When you have one big house, two small children, a game of Three Little Pigs and a huge stack of cardboard boxes … you discover that friends are what make a house your home.
This award-winning picture book is a striking story about loneliness, friendship and what it means to move house and start life afresh.
Australians Gleeson and Blackwood, who previously collaborated on Half a World Away, portray with sensitivity a small boy's ambivalence about moving to a new house. " It's a very fine dwelling,' says Clancy's father. It's too big,' whispers Clancy." Blackwood exaggerates the building's imposing exterior and its rooms, with towering walls, windows that seem miles away, and chilly gray expanses of floor, emphasizing the enormity of the move for Clancy.
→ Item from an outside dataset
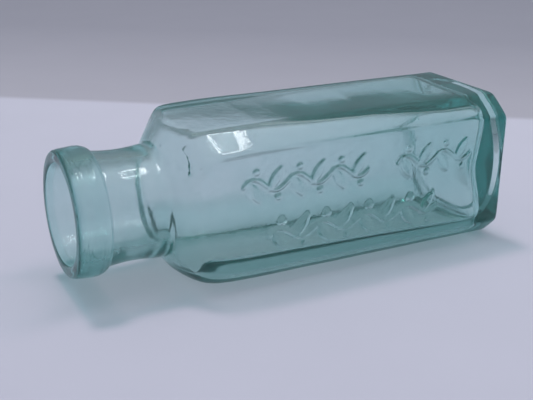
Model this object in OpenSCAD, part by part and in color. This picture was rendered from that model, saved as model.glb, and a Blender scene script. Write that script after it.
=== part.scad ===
// Small mould-blown glass bottle: a square body with chamfered long edges, a round
// shoulder, a wide neck and a band of glass laid round the neck's end.
// Each piece is drawn standing on its base, +Z towards the mouth. lay_down() then
// lays it on its side: mouth towards -X, front face towards -Y, origin on the
// surface that it lies on, below the middle of its length.

/* [Bottle] */
// Height from the base to the mouth
bottle_h = 112; // [104:1:124]
// Diameter of the bore, which the cork fits
bore_d = 23.6; // [20:0.2:24.4]

/* [Body] */
// Width of the square body, from side to side
body_w = 38.2; // [37:0.2:46]
// Chamfer of the long edges, measured along each side
chamfer = 4.8; // [3:0.1:6]
// Glass in the sides
wall = 2.6; // [1.8:0.1:3.2]
// Rounding where the sides turn under to the base
heel_r = 1; // [0.6:0.1:2]

/* [Base] */
// Glass under the cavity, beside the push-up
base_t = 4.4; // [3:0.1:5]
// Diameter of the push-up in the base
pushup_d = 25; // [18:0.5:28]
// Height of the push-up
pushup_h = 1.6; // [0.8:0.1:2.4]
// Glass over the push-up
pushup_t = 4.8; // [3:0.1:6]
// Rounding of the cavity's bottom edge
cavity_heel_r = 3.4; // [2:0.1:5]

/* [Shoulder] */
// Slope of the shoulder, in degrees from the base plane
shoulder_slope = 37; // [28:1:44]
// Rounding from the shoulder into the sides
shoulder_r = 6; // [4:0.5:7]
// Rounding from the neck into the shoulder
root_r = 1.2; // [0.6:0.1:2]

/* [Neck] */
// Length from the mouth to the shoulder
neck_l = 22.2; // [18:0.2:26]
// Glass in the neck where the collar grips it
neck_wall = 1.8; // [1.2:0.1:2.4]
// How far the neck draws in below the collar, at its waist
waist_step = 0.3; // [0:0.05:0.6]

/* [Collar] */
// Length of the collar along the neck
collar_h = 8.6; // [7.4:0.1:10]
// How far the collar stands out from the neck at its widest
collar_step = 1.5; // [0.8:0.1:2.4]
// How far the lip's outer edge draws in from the collar's widest
lip_step = 0.3; // [0:0.05:0.6]
// Glass that the collar lays over the end of the neck
lip_t = 2; // [1.6:0.1:2.4]
// Rounding of the lip's outer edge
lip_r = 0.8; // [0.4:0.1:1.2]
// Rounding of the mouth's inner edge
mouth_r = 0.5; // [0.3:0.1:0.8]
// Long rounding from the collar's side down to the neck
collar_round_r = 7; // [5:0.5:9]

/* [Hidden] */
$fn = 96;

// How far a cut runs past the surface that it cuts
over = 1;
// How far the shoulder's round outline clears the section's own corners
round_margin = 0.4;
// Colours of the two glasses
body_glass = [0.62, 0.78, 0.78];
collar_glass = [0.50, 0.70, 0.71];
// Steps in each rounded stretch of a turned outline
arc_steps = 12;

// Radii, from the bore outwards
bore_r = bore_d / 2;
neck_r = bore_r + neck_wall;
waist_r = neck_r - waist_step;
collar_r = neck_r + collar_step;

// Inner section: each side moves in by the wall, so the chamfer narrows
chamfer_inset_share = 2 - sqrt(2);
cavity_w = body_w - 2 * wall;
cavity_chamfer = chamfer - chamfer_inset_share * wall;

// Radius of the round outline that the shoulder is turned to
side_r = norm([body_w / 2, body_w / 2 - chamfer]) + round_margin;
cavity_side_r = side_r - wall;

// Heights of the neck's root, of the neck's own end and of the collar's lower edge
root_z = bottle_h - neck_l;
neck_end_z = bottle_h - lip_t;
collar_z = bottle_h - collar_h;
// The shoulder's inner slope lies a wall's thickness under its outer one
cavity_root_z = root_z + tan(shoulder_slope) * (waist_r - bore_r) - wall / cos(shoulder_slope);
cavity_root_r = root_r + wall;

// Radius of the sphere that presses the push-up
pushup_r = (pow(pushup_d / 2, 2) + pow(pushup_h, 2)) / (2 * pushup_h);

// Points of an arc from angle a0 to angle a1 about [x, z]
function arc(x, z, r, a0, a1) =
    [for (i = [0:arc_steps]) let (a = a0 + (a1 - a0) * i / arc_steps) [x + r * cos(a), z + r * sin(a)]];

// Turned outline from the sides up to the tube: a rounding, the slope, the root's hollow
function shoulder_line(tube_r, tube_z, outer_r, round_r, hollow_r) =
    let (
        s = shoulder_slope,
        round_x = outer_r - round_r,
        slope_top_z = tube_z - tan(s) * (round_x + round_r * sin(s) - tube_r),
        hollow_z = tube_z - hollow_r * tan(s) + hollow_r / cos(s)
    )
    concat(
        arc(round_x, slope_top_z - round_r * cos(s), round_r, 0, 90 - s),
        arc(tube_r + hollow_r, hollow_z, hollow_r, 270 - s, 180)
    );

// Distance from the axis to the chamfers of a square section
function chamfer_distance(w, c) = (w - c) / sqrt(2);

// Square with its corners cut at 45 degrees
module section(w, c) {
    intersection() {
        square(w, center = true);
        rotate(45) square(2 * chamfer_distance(w, c), center = true);
    }
}

// What is cut from one side's lower edge, at distance from the axis, to round it
module heel_trim(distance, length, r) {
    translate([distance - r, 0, 0])
        difference() {
            translate([0, -length / 2, -over]) cube([r + over, length, r + over]);
            translate([0, 0, r]) rotate([90, 0, 0]) cylinder(r = r, h = length + over, center = true);
        }
}

// Eight-sided column with all its lower edges rounded
module column(w, c, r, h) {
    difference() {
        linear_extrude(height = h) section(w, c);
        for (side = [0:3]) {
            rotate(90 * side) heel_trim(w / 2, w, r);
            rotate(90 * side + 45) heel_trim(chamfer_distance(w, c), w, r);
        }
    }
}

// The bottle's outside, without the collar
module body_form() {
    intersection() {
        column(body_w, chamfer, heel_r, bottle_h);
        rotate_extrude()
            polygon(concat(
                [[0, 0], [side_r, 0]],
                shoulder_line(waist_r, root_z, side_r, shoulder_r, root_r),
                [[neck_r, collar_z], [neck_r, neck_end_z], [0, neck_end_z]]
            ));
    }
}

// The space inside, up through the bore
module cavity_form() {
    bore_top_z = bottle_h + over;
    difference() {
        intersection() {
            translate([0, 0, base_t])
                column(cavity_w, cavity_chamfer, cavity_heel_r, bottle_h);
            rotate_extrude()
                polygon(concat(
                    [[0, 0], [cavity_side_r, 0]],
                    shoulder_line(bore_r, cavity_root_z, cavity_side_r, shoulder_r - wall, cavity_root_r),
                    [[bore_r, bore_top_z], [0, bore_top_z]]
                ));
        }
        translate([0, 0, pushup_h + pushup_t - pushup_r]) sphere(r = pushup_r);
    }
}

module pushup() {
    translate([0, 0, pushup_h - pushup_r]) sphere(r = pushup_r);
}

// Turns a standing piece on its side
module lay_down() {
    translate([bottle_h / 2, 0, body_w / 2]) rotate([0, -90, 0]) children();
}

// Body, shoulder and neck, blown in one
module bottle_body() {
    color(body_glass)
        lay_down()
            difference() {
                body_form();
                cavity_form();
                pushup();
            }
}

// Outline of the band laid round the neck's end: it swells in one long rounding from
// the neck to its widest, and its top is rounded over from the side to the mouth
function collar_line() =
    let (
        round_x = collar_r - collar_round_r,
        round_a = acos((neck_r - round_x) / collar_round_r),
        lip_x = collar_r - lip_step - lip_r
    )
    concat(
        arc(round_x, collar_z + collar_round_r * sin(round_a), collar_round_r, -round_a, 0),
        arc(lip_x, bottle_h - mouth_r - lip_r, lip_r, 0, 60),
        arc(bore_r + mouth_r, bottle_h - mouth_r, mouth_r, 90, 180),
        [[bore_r, neck_end_z], [neck_r, neck_end_z]]
    );

// The collar caps the neck's cracked-off end and grips it outside
module lip_collar() {
    color(collar_glass)
        lay_down()
            rotate_extrude() polygon(collar_line());
}

bottle_body();
lip_collar();
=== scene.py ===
import math

import bmesh
import bpy
import numpy as np
from mathutils import Matrix, Vector


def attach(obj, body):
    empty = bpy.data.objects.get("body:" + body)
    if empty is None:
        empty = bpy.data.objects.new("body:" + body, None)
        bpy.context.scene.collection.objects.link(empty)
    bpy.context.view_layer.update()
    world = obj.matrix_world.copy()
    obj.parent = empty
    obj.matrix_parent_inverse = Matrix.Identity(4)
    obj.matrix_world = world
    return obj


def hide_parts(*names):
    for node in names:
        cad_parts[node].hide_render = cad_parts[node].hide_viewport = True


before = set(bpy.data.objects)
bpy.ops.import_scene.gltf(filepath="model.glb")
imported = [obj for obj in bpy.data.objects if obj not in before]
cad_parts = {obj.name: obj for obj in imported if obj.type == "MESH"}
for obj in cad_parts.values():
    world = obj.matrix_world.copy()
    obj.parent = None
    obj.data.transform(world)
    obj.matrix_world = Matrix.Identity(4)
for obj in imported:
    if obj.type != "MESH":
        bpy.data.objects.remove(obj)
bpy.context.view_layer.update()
scene = bpy.context.scene
scene.view_settings.view_transform = "Standard"
# Light crosses many faces of glass before it leaves the bottle
scene.cycles.max_bounces = 40
scene.cycles.transmission_bounces = 40
scene.cycles.glossy_bounces = 32
scene.cycles.transparent_max_bounces = 40

# Camera: the photograph's view, from the front and towards the mouth, looking down on the bottle.
# Its place, turn and focal length come from fitting the bottle's own edges.
camera_lens = bpy.data.cameras.new("camera")
camera_lens.lens = 62.815
camera_lens.sensor_width = 36.0
camera_lens.clip_start = 0.01
camera = bpy.data.objects.new("camera", camera_lens)
scene.collection.objects.link(camera)
camera_turn, camera_tilt, camera_roll = 0.4851, 0.3612, 0.0127
camera_place = Vector((-0.10558, -0.19379, 0.09645))
ahead = Vector((math.sin(camera_turn) * math.cos(camera_tilt),
                math.cos(camera_turn) * math.cos(camera_tilt),
                -math.sin(camera_tilt)))
level = ahead.cross(Vector((0, 0, 1))).normalized()
upright = level.cross(ahead)
right = math.cos(camera_roll) * level + math.sin(camera_roll) * upright
above = math.cos(camera_roll) * upright - math.sin(camera_roll) * level
camera_axes = Matrix((right, above, -ahead)).transposed().to_4x4()
camera.matrix_world = Matrix.Translation(camera_place) @ camera_axes
scene.camera = camera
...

Smaller insets picture the family's old house: "Clancy remembers the skylight and the moon." When Millie, a neighbor, finds Clancy sitting moodily in a moving box, the two begin a game of Three Little Pigs: "his is my house of bricks and the big bad wolf can't come in," Clancy explains, piling moving boxes high. Blackwood signals their seriousness and Clancy's changing feelings by drawing the house they construct on the same monumental scale as those that surround it. "It's a very fine dwelling," Clancy says, surveying its teetering, sky-high turrets. Though the story deals with a particular childhood dilemma, Clancy's feelings are conveyed with a dignity that should appeal to a wide audience. Ages 3 6.